Hotseating is a well-established technique in classrooms, particularly within primary and secondary schools, as a way of helping students to develop an understanding of a character, but it is perhaps not considered to be play. The element of make-believe and improvisation, however, means that this can be, if handled carefully, an useful example of ‘serious play’. I have developed and adapted the attached worksheet for use in my teaching, after being inspired by a workshop run by the writer A.L. Kennedy for the Warwick Writing Programme in which I was a participant in 2009.

For this particular example of hotseating, it is useful if students can ease themselves into the character they are to inhabit. A technique which can be effective in achieving this can be to ask students to begin by describing their character’s appearance and traits from the outside, in third person, then prompting them to start sitting like the character or person they describe, and finally to move into first person before starting to engage with the more complex questions suggested in the worksheet.

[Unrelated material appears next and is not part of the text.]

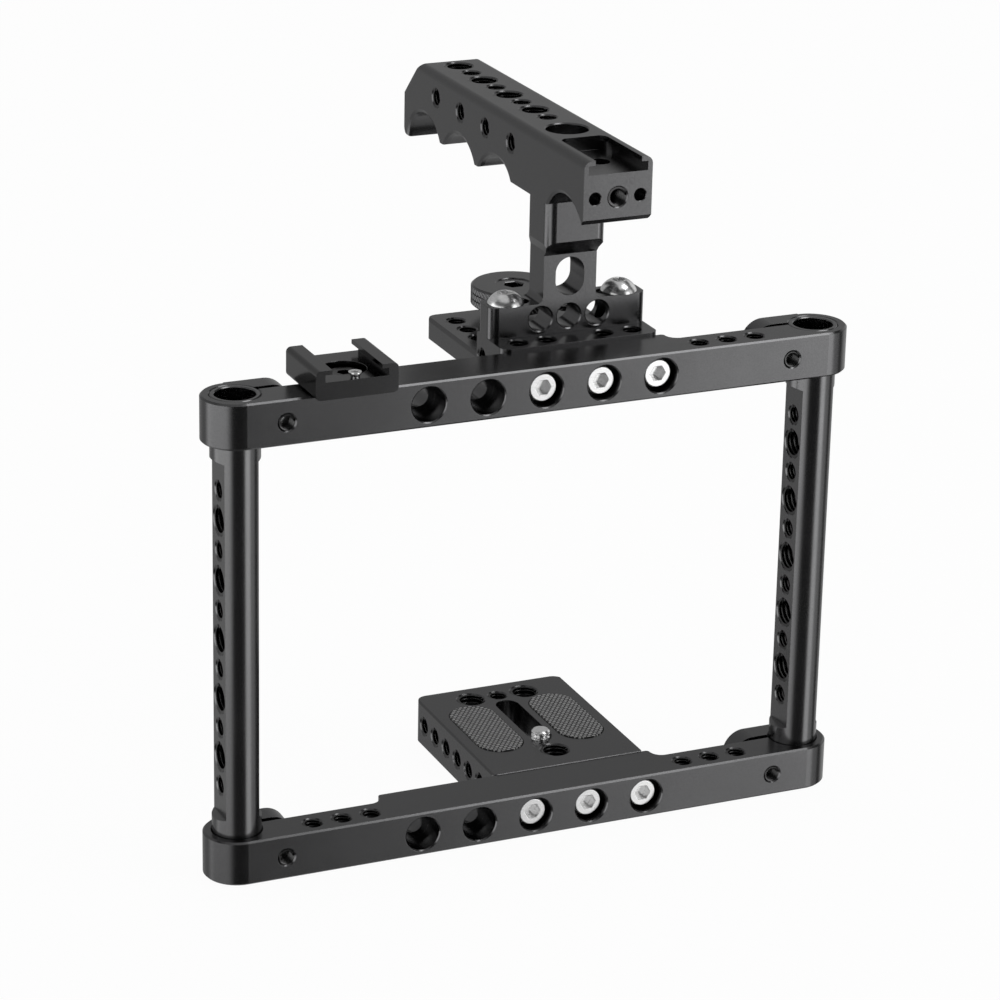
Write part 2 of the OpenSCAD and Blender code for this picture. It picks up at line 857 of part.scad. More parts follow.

I have found it useful to remind students that they are having a conversation, and that the people asking the questions are there to help the person in the hotseat get to know the character they are inhabiting better.


This can be effective as a means of ‘getting in’ to character or as an alternative to hotseating, particularly for ‘non-human’ characters such as animals about which we may learn more through movement. This technique draws on meditative, imaginative and physical aspects. Again, it offers ways of seeing or experiencing ideas from a different perspective or defamiliarising ideas.

Begin by asking the students to visualise the ‘character’ they are going to become infront of them. Prompt them to notice specific physical aspects, small details as well as the overall impression, of the character in front of them as if it were real, drawing on a similar methodology to body scan meditations, starting with the feet and working the way up the body. What do they notice about the character? Can they draw Invite students either to imagine the character turning round in front of them, or ask them to move to stand behind their imagined character. Ask them to notice in particular detail the back of the character’s head, in whatever guise that may be, and, as they are looking closely, point out to them there is is zip there at the top of the head. Ask them to reach forward take the zip and pull it down, opening up the character from head to toe. Then explain that they will be zipping themselves into the character. Again, it can be useful here to follow the approach of guided meditations and talk the students through the process of placing their feet in the character’s feet like shoes, pulling the character up over their legs, describing the process as the students act it out until, once they have reached the head, they reach down their back and pull the zip up to complete the transformation. Ask them to look down at their hands, now, seeing their new hands in this character, turning them over and really examining them. Speaking in the second person, invite the students to slowly begin to experiment with how it feels to move in this body. For example, if this exercise focuses on animals or insects you might as if they are lithe and energetic or stiff and sluggish; hesitant or confident; predator or prey? How are these things reflected in their movements? What things preoccupy them? What influences their behaviour? For example, are they looking for somewhere to shelter, to hide away, are they asserting their territory, or is the most important thing for them staying as part of the pack or looking for food? How do they interact with the others in the room?

Variation one: zipping into ideas or objects

A variation of this technique can be used when assigning characters to students such as the properties of certain elements, roles within a crowd or even DeBono’s thinking hats for creative thinking approach. At the end of the zipping task you may ask students to interact with each other in the room moving around while staying in role and in this case it might be appropriate for students to talk with each other.

Variation two: playing with scales

As a further extension, you may ask students to think of their behaviour on a scale. If they are being the character to the most exaggerated extent (as a 10 on the scale) how would they move and act? How about if it was one and they were displaying a minimised form of behaviour? For this kind of task it is useful to start in the middle, around a five, to allow the students somewhere to develop in both directions. This extension can be useful for encouraging students to think about different levels and forms of behaviour in different contexts and to facilitate a playful approach to the task if students are showing signs of self consciousness or uncertainty.